Because I thought only a wacko would describe them as mercenaries, frankly. Maybe that’s just because I deal with issues like this a lot.

Well, if kos had called them Janissaries, I’d think he spent too much time reading Pournelle, but mercenary is a pretty common word that seems an apt substitute for ‘contractors involved in military operations’ here.
We may have a language problem here, where the meaning shifts depending on your background.

Except that that word is usually spat out only by people who have nothing but contempt for those people (like, say, yourself), which is why those of us in the military contracting business don’t tend to use it much.

Why can’t you and he just say contractors, like the Washington Post does?

Is it, perhaps, because you want to cause a reaction with your choice of words? Much like a certain tall blonde I’ve heard about?

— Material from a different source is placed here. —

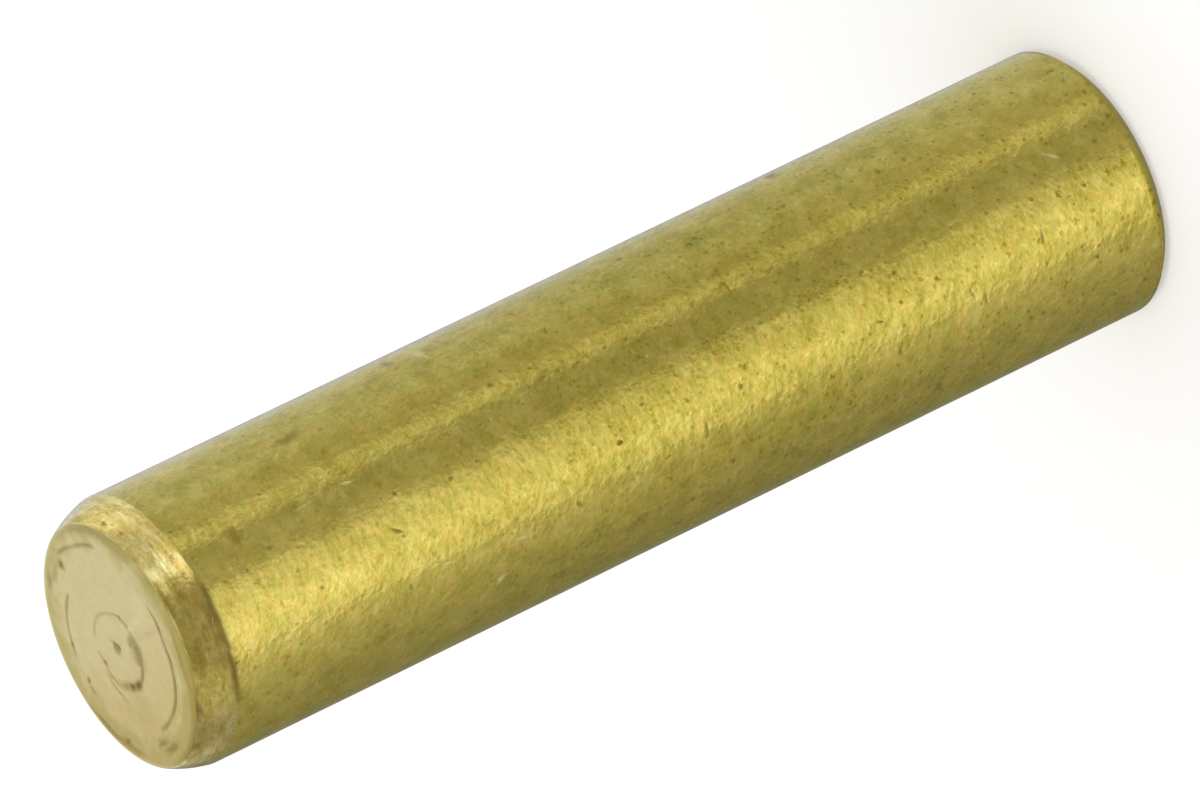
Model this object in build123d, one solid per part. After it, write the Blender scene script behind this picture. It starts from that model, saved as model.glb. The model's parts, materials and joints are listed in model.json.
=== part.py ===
from build123d import *
import os

# A shear pin: one solid piece of drawn brass bar, parted to length in a lathe.
# It stands on its plain end at the origin, with its axis along +Z, and its
# faced end, with the long lead chamfer that starts it into its hole, is on top.

# Driving dimensions, in millimetres.
shank_diameter = 6.0        # the bar itself, which is what shears
overall_length = 25.0       # plain end to faced end
lead_length = 0.85          # lead chamfer, measured along the axis
lead_depth = 0.34           # lead chamfer, measured towards the axis
lead_crown = 0.04           # how far the middle of the lead stands proud of a flat cone
nose_radius = 0.12          # rounding where the lead chamfer meets the end face
plain_end_break = 0.21      # 45 degree edge break round the plain end
centre_mark_radius = 0.14   # dimple that the facing tool leaves on the axis
centre_mark_depth = 0.05    # how deep that dimple is at the axis

# Places in the section, worked out from them: X is the radius, Y the height.
shank_radius = shank_diameter / 2
plain_face_edge = Vector(shank_radius - plain_end_break, 0)
shank_bottom = Vector(shank_radius, plain_end_break)
shank_top = Vector(shank_radius, overall_length - lead_length)
nose_corner = Vector(shank_radius - lead_depth, overall_length)
centre_mark_edge = Vector(centre_mark_radius, overall_length)
centre_mark_bottom = Vector(0, overall_length - centre_mark_depth)

# The lead is very slightly barrel shaped: its middle is lead_crown off the straight line.
lead_direction = (nose_corner - shank_top).normalized()
lead_outwards = Vector(lead_direction.Y, -lead_direction.X)
lead_middle = (shank_top + nose_corner) / 2 + lead_outwards * lead_crown


def half_section():
    """Right half of the pin's section in the XZ plane, from the axis out."""
    with BuildSketch(Plane.XZ) as section:
        with BuildLine():
            Polyline((0, 0), plain_face_edge, shank_bottom, shank_top)
            ThreePointArc(shank_top, lead_middle, nose_corner)
            Polyline(nose_corner, centre_mark_edge, centre_mark_bottom, (0, 0))
        make_face()
        corner = section.vertices().sort_by_distance(Plane.XZ.from_local_coords(nose_corner))[0]
        fillet(corner, nose_radius)
    return section.sketch


def turned_pin():
    """The half section turned once round the pin's axis."""
    pin = revolve(half_section(), axis=Axis.Z, revolution_arc=360)
    pin.label = "shear_pin"
    return pin


nodes = {"shear_pin": turned_pin()}

os.makedirs("parts", exist_ok=True)
for name, solid in nodes.items():
    export_step(solid, os.path.join("parts", name + ".step"))
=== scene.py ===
import json
import math
import random
from collections import namedtuple

import bmesh
import bpy
import numpy as np
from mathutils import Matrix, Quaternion, Vector, noise
from mathutils.kdtree import KDTree


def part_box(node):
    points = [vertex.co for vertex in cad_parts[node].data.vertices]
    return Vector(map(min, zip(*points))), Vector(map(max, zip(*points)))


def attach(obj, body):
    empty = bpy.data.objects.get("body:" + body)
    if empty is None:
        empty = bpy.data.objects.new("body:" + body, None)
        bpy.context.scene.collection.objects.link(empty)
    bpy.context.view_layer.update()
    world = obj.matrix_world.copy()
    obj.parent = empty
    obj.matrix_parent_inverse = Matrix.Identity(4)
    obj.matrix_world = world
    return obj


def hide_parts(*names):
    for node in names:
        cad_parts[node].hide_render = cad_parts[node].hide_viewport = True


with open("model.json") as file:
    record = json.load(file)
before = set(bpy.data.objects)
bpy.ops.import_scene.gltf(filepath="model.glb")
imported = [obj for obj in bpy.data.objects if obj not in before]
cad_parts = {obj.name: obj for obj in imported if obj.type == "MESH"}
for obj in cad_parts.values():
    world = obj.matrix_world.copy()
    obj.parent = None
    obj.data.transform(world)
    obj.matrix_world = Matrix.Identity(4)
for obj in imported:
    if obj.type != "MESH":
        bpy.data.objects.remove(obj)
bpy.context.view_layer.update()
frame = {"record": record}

# A brass shear pin, parted off drawn bar: the shank keeps the bar's own skin, and the lead
# chamfer and the two ends are turned. It stands on its plain end, with +Z along its axis.
# Lengths are in metres, or in millimetres where a name or comment says so.

MM = 0.001
PIN = "shear_pin"

# ---------------- sizes

shank_mount = next(m for m in frame["record"]["mounts"] if m["name"] == "shank")
shank_radius = shank_mount["dims"]["r_mm"] * MM
shank_length = shank_mount["dims"]["length_mm"] * MM
shank_bottom = shank_mount["pos_m"][2] - shank_length / 2
shank_top = shank_mount["pos_m"][2] + shank_length / 2
pin_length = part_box(PIN)[1].z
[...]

That’s all irrelevant to the point that you wanted to try to make it look like Kos was saying “screw them” about American service members, so you intentionally left your phrasing vague. Jesus Christ, you’re an awful partisan hack.

Go sell your “but golly gosh, can’t we be mature about this” bullshit to someone who’s buying, or just start living it first.

No, the fucking point is WHY DIDN’T YOU say “contractors”? The reason is that you wanted it to look as bad as you could make it.

By the same token, the Hessians, in the Revolutionary War, were ‘defense contractors’ for the British Crown.